Yesterday, retailer HMV Group said sales in UK and Ireland fell by almost 15%, once again demonstrating how companies from the sector are struggling to catch up with the changing customer demands.
Similarly to record companies, music retailers are facing a huge challenge posed by the new alternatives such as iTunes, Spotify, Last.fm, HypeMachine and others.
While iTunes sells music by the album and by single track, it also sells TV programmes, as well as movies, which can also be rented for 48 hours. Spotify offers a free service as well as a premium subscription and Last.fm started to charge €3 per month from users outside the US, UK and Germany for its music scrobbling and recommendations offering.
If you think of the progress that has been made in terms of the options available for media consumption, you can’t help but think that HMV has so far been quite unsuccessful in coming up with an offering that is compelling enough to get people excited.
Apart from a couple of people I know who still like to buy physical CDs, I can’t think of many friends or business contacts that still visit the record store to buy things. Of course, I too miss the ‘High Fidelity’ days when you could have a listen to the new albums, have a chat with the store owner/customers, etc, but the paradigm has shifted: today, you buy/download music online and the conversation is also happening online and often at the place where you consume that media.
Despite the grim quarterly results, HMV’s chief executive Simon Fox says that a new focus on live events, books and games could mean things may bounce back during the Christmas period. But let’s take a moment to look at some highlights of the firm’s investment in customer-facing technology.
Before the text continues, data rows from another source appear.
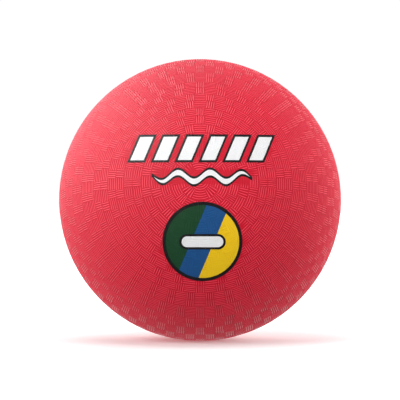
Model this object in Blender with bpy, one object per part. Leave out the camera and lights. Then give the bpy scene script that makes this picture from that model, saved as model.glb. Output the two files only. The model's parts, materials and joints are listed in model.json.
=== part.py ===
"""Playground ball, 8.5 inch size: a moulded rubber cover over a nylon-wound carcass and a butyl
bladder, with a press-in needle valve whose slit opens to let an inflation needle through.

Metres, +Z up. The origin is the ball's centre. The printed side faces -Y, and the needle valve
is on the far side, a little below the middle. The ball rests on a small flat at its lowest point,
where its weight flattens it.

Every turned piece is a profile of (radius, height) points around the valve axis. Its height is
measured from the ball's centre, outwards through the valve.
"""

import math

import bmesh
import bpy
from mathutils import Euler, Vector

# Ball and its layers, from the outside in
BALL_RADIUS = 0.10795            # 8.5 inches across when inflated
COVER_WALL = 0.0016              # two rubber plies, moulded together
WINDING_WALL = 0.0004            # nylon thread, wound in every direction
BLADDER_WALL = 0.0007
PATCH_WALL = 0.0006
FLANGE_WALL = 0.0010
BOND_GAP = 0.0003                # room left between two neighbouring pieces

# Facets. The layers share them, so that the gap between two layers is the same everywhere.
SEGMENTS = 48
RING_STEP = 360.0 / SEGMENTS     # degrees between two rings of facets
VALVE_RING_STEP = RING_STEP / 2  # near the valve the rings are closer together
VALVE_ZONE = 2 * RING_STEP       # degrees from the valve axis

# The valve axis leans below the horizontal by one ring of facets, so the ball's lowest point is
# in the middle of an edge between two facets.
VALVE_DROP = RING_STEP

# Flat under the resting ball: the area that carries its weight at its working pressure
BALL_WEIGHT = 4.2                # newtons
AIR_PRESSURE = 12000.0           # pascals above the air outside, about 1.75 psi
REST_RADIUS = math.sqrt(BALL_WEIGHT / AIR_PRESSURE / math.pi)
REST_HEIGHT = -math.sqrt(BALL_RADIUS ** 2 - REST_RADIUS ** 2)

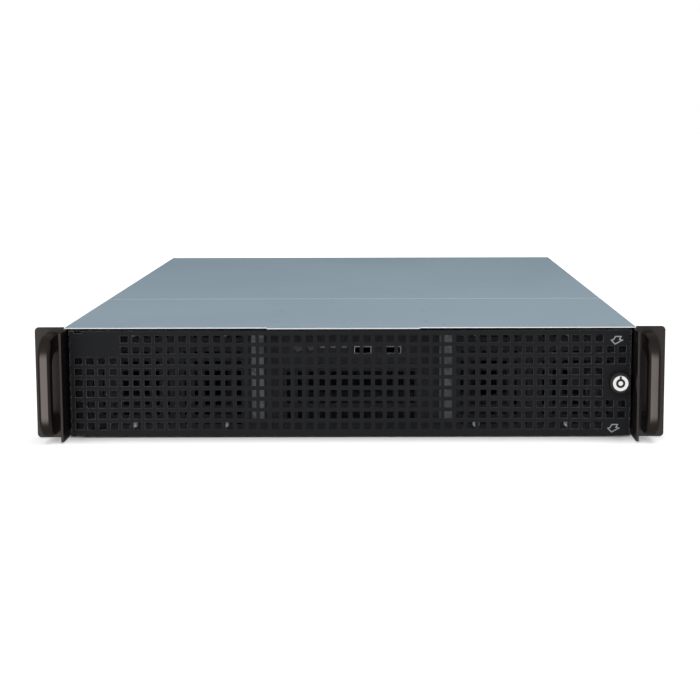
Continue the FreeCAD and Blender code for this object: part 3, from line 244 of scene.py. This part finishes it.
def plated(name, light, dark, roughness):
    """Plated or bare metal with faint handling marks."""
    finish = Finish(name, Metallic=1.0)
    scuffs = finish.noise(SCUFF, detail=3.0)
    clouds = finish.noise(PLATING_CLOUD)
    finish.feed(Base_Color=finish.blend(finish.ramp(clouds, 0.35, 0.65), dark, light))
    finish.feed(Roughness=roughness + 0.14 * (scuffs - 0.5))
    finish.bump(scuffs, SCUFF_RELIEF)
    return finish.material


def moulded(name, light, dark, roughness, relief=0.012 * MM, gloss=0.45):
    """Moulded plastic with a fine spark-eroded grain."""
    finish = Finish(name, Metallic=0.0, Specular_IOR_Level=gloss)
    grains = finish.noise(MOULD_GRAIN)
    flow = finish.noise(MOULD_FLOW)
    finish.feed(Base_Color=finish.blend(finish.ramp(flow, 0.3, 0.7), dark, light))
    finish.feed(Roughness=roughness + 0.08 * (grains - 0.5) + 0.06 * (flow - 0.5))
    finish.bump(grains, relief)
    return finish.material


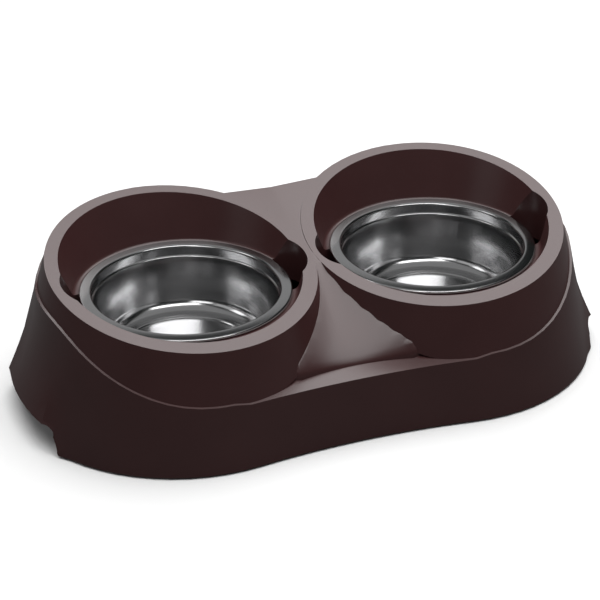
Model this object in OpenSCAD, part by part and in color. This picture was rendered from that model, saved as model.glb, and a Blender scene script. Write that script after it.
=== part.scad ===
// A double feeding stand: two steel bowls hang by their rims in one moulded stand
// with a slanted collar round each bowl, a hand hold under each end and four feet.
// Millimetres. X runs along the stand, Y to its back, Z up from the floor.

/* [Bowls] */
// Outer diameter of a bowl's rim
rim_d = 130; // [120:1:133]
// Width of a bowl's flange, from its mouth to its rim
flange_w = 7.7; // [7:0.1:9]
// Height of the rims above the floor
rim_h = 75.2; // [68:0.2:90]
// Depth of a bowl below its rim
bowl_depth = 40.2; // [28:0.2:50]
// How far the flat disc in a bowl's bottom lies inside the mouth
disc_margin = 19.3; // [17:0.1:30]
// Thickness of the steel
gauge = 0.8; // [0.6:0.1:1.2]
// How far the flange's inner edge stands above its outer edge
flange_rise = 0.4; // [0.2:0.1:1]
// Radius of the rim's rolled edge
curl_r = 1.1; // [0.9:0.1:1.5]
// Height of the upright neck under the mouth
neck_h = 5.2; // [3:0.2:8]
// How far the wall steps in under the neck
neck_step = 1; // [0.4:0.1:2]
// Radius between a bowl's wall and its bottom
heel_r = 9; // [6:0.5:12]
// How far the wall leans in from the neck to the heel
wall_lean = 4.6; // [2:0.2:8]
// Depth of the ring pressed round the bottom's disc
ring_h = 0.9; // [0.4:0.1:1.5]
// Width of that ring
ring_w = 2.6; // [1.5:0.1:4]

/* [Stand] */
// How much further apart the axes of the two collars are than a rim is wide
collar_gap = 38.4; // [36:0.2:40]
// How far each bowl's axis lies inside its collar's axis
bowl_inset = 2.1; // [0:0.1:3]
// How far the bowls lie in front of the collars' axes
bowl_forward = 8.2; // [4:0.2:9]
// How far a collar's wall stands outside the rim, at the height of the rim
collar_margin = 21.8; // [20:0.1:25]
// Draft of a collar's outer wall, in degrees
collar_draft = 15.1; // [12:0.1:17]
// Height of a collar's top above the rim, at the front of the rim
top_front = 1.5; // [1:0.1:6]
// Slope of the collars' tops up to the back, in degrees
top_slope = 11.05; // [8:0.05:12]
// Slope of the collars' tops up to the ends, in degrees
top_cant = 2.4; // [0:0.1:3]
// How far the foot of the skirt stands outside the collar's wall at the rim's height
skirt_spread = 17; // [14:0.5:20]
// Extra spread of the skirt over the hand holds
wing_spread = 7.5; // [6:0.1:10]
// How much straighter than round the skirt's foot is there, as the extra spread at a corner
wing_square = 28; // [0:1:32]
// How far the skirt draws in at the middle, at its foot
waist_foot = 6; // [3:0.5:9]
// How far the skirt draws in at the middle of its front edge
waist_front = 5; // [3:0.5:8]
// How far the deck's straight back edge lies in front of the collars' backs
waist_back = 24.4; // [20:0.1:28]
// Width of the ledge round the collars
ledge_w = 1.5; // [1.2:0.1:2.2]
// Width of the lip in the middle of the front
lip_w = 12; // [9:0.5:15]
// How far the skirt's front edge lies below the rim
front_drop = 34.2; // [28:0.2:38]
// How far the skirt's edge at the ends lies above the rim
end_rise = 4.8; // [4:0.1:7]
// How far the deck lies below the collars' tops
deck_drop = 1; // [0.8:0.1:3]
// Slope of the ledge up from the front, in degrees
ledge_slope = 28.8; // [26:0.1:32]
// How far behind the collars' axes the ledge starts to climb to the deck
climb_y = 35; // [25:1:40]
// How far the top of the saddle lies below the collars' tops
neck_drop = 0.2; // [0.1:0.1:1]
// How far the top of the saddle lies in front of the collars' axes
saddle_top = 19.5; // [16:0.5:24]
// Thickness of the moulded walls
wall = 2.5; // [2:0.1:3]

/* [Wells] */
// Gap round the rim at the foot of the well
seat_margin = 3.3; // [2:0.1:4]
// Draft of the well's wall, in degrees
well_draft = 19.8; // [16:0.1:21]
// Radius between the seat and the well's wall
seat_round = 3; // [1:0.1:3.2]
// Width of the seat under the rim
seat_w = 8.3; // [7:0.1:9]
// Depth of the collar that stiffens the seat's inner edge
seat_lip_h = 6; // [4:0.5:9]
// Radius of a finger notch
notch_r = 22; // [19:0.5:23]
// How far a finger notch reaches outside the rim
notch_reach = 13; // [11:0.5:13.5]
// Depth of a finger notch below the seat
notch_depth = 12; // [8:0.5:16]

/* [Hand holds and feet] */
// Height of the gap under each hand hold, above the skirt's foot
hold_h = 16.5; // [12:0.5:18]
// Length of the gap under each hand hold, at its top
hold_l = 86; // [60:1:88]
// Radius of the gap's corners
hold_r = 6; // [4:0.5:8]
// How much further each end of the gap reaches at the foot
hold_splay = 4; // [2:0.5:5]
// Radius between the ends of the gap and the foot
hold_foot_r = 3; // [1:0.5:4]
// Diameter of a foot
foot_d = 16; // [12:0.5:18]
// How far a foot stands below the skirt
foot_h = 1.5; // [1:0.1:3]
// Depth of the foot's recess in its boss
foot_recess = 1.6; // [1:0.1:2.5]
// Diameter of a foot's stem
stem_d = 6; // [4:0.5:8]
// Length of a foot's stem
stem_l = 9; // [6:0.5:11]
// Height of a foot's boss
boss_h = 15; // [14:0.5:20]
// How far the feet's axes lie inside the foot of the skirt
foot_inset = 13.8; // [13:0.1:16]

/* [Clearances] */
// Gap between a bowl's rim and its seat
seat_gap = 0.3; // [0.2:0.05:0.5]
// Gap between a foot and its recess
foot_gap = 0.2; // [0.1:0.05:0.4]

/* [Hidden] */
$fn = 96;

// Overrun of a cut past the face that it opens
over = 1;
// A length past every piece, for blocks that cut
span = 3 * (rim_d + collar_gap);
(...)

Last year, the company has started trialling self-service kiosks equipped with chip and PIN technology, touch screens and downloading capability so users could take media away on their storage device. I saw one of those in London Paddington station recently and thought the download feature was interesting, but in general, the kiosk still looked like an ordinary vending machine to me…
Conversely, if you look at HMVDigital, the company’s bid to rival iTunes and transform the business into a “broad based entertainment brand” offered about 10 million tracks for download at the time of launch, but if you look at it, it is just like any other transactional website. So why would I buy there instead of using iTunes or looking at other people’s playlists on Last.fm? There is no conversation taking place there and links to Twitter, You Tube and Facebook are tiny little icons at the bottom of the screen.
All of this makes me wonder what sort of technology roadmap HMV has in mind. Are they in touch with the needs of consumers they have lost a long time ago – myself included? If a music retailer is to survive in this day and age, they must offer something that will capture people’s imaginations – only then they will be able to convince people to spend money buying their products, and I am not convinced that the current approach will do the trick.